La actividad del pintor se centra en la ordenación de objetos y materiales de uso cotidiano. Utiliza todo tipo de medios, desde los más sofisticados, como la videoinstalación, a los más elementales, como el dibujo. El resultado final es contenido y austero. “Soy muy metódico. Investigo, agrupo y clasifico”, apunta. Sus recopilaciones tienen forma de listados: cartas de colores, nombres de pintores, personas vivas, heridas o muertas que recuerdan las leyes ciegas de la estadística. “Me interesa mucho cómo los demás entienden mi obra y, más aún, cómo un comisario construye y presenta un relato de mi trabajo sin yo intervenir apenas”.
Aballí podría ser un pintor barroco, un caravaggista, pues busca la honestidad antes que la armonía. “Este era el taller de Jaume Plensa.

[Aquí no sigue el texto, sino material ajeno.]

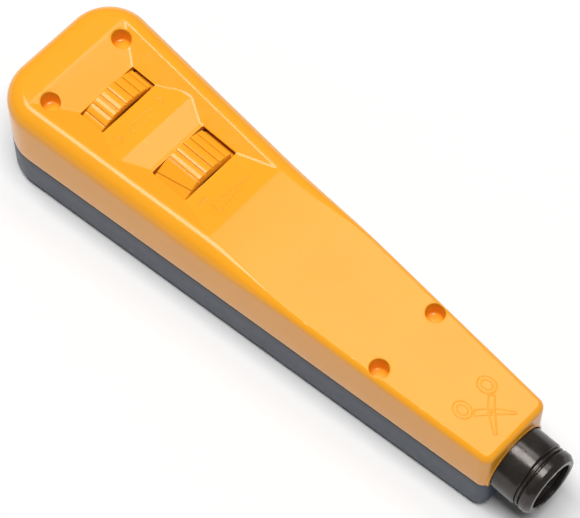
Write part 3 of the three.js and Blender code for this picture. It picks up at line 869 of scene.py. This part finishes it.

Lo acababa de dejar cuando volví de EE UU. Al principio lo compartí con otro artista porque no necesitaba mucho espacio, solo una mesa y un lápiz. Cambiar el lugar donde trabajas te influye, porque es de ahí de donde salen tus obras. En aquellos años el Barrio Chino estaba muy degradado: prostitución, drogas y edificios abandonados. Pero un día aparecieron las grúas, las calles y las plazas se transformaron, y el museo apareció ahí, de repente. Fue muy buena idea traer aquí el Macba, la Universidad y el Centre de Cultura Contemporània. Se ha evitado el gueto de la inmigración, aquí se concentran las tribus de skaters, turistas, estudiantes, diseñadores… Con todo, el Raval ha fracasado como centro galerístico, no es como en Madrid. Las galerías alrededor del Reina Sofía son cada vez más y mejores. Aquí el mercado, sencillamente, no existe”.
Pese a su propia proyección en el exterior, Aballí admite que “el arte español tiene poco peso internacionalmente”. “Hay más españoles dirigiendo museos o comisariando muestras que artistas reconocidos fuera. Nuestro mercado es muy pequeño si lo comparamos con el de los franceses o los americanos. La feria Arco tuvo un momento muy crítico hace unos años, parecía que iba a desaparecer. Pero existe el peligro de que se convierta en una feria local y que no trascienda nada de lo que pase en ella, que no sirva para conectar el arte que se hace aquí con el de fuera”. Su propio reconocimiento se lo toma con escepticismo: “Es un poco de suerte, cómo te mueves y te relacionas… Pero puedes pasarte toda la vida trabajando, obstinado en tus ideas y desaparecer o morirte sin que nadie te reconozca. Y mucho tiempo después, cuando parecía que estabas olvidado, alguien se fija en tu obra, se hacen retrospectivas y terminas siendo un autor póstumo. Y al revés, puedes gozar de éxito en vida y después desaparecer del mapa. En el arte no hay nada preestablecido, no es como la vida laboral de un ingeniero o de un médico”.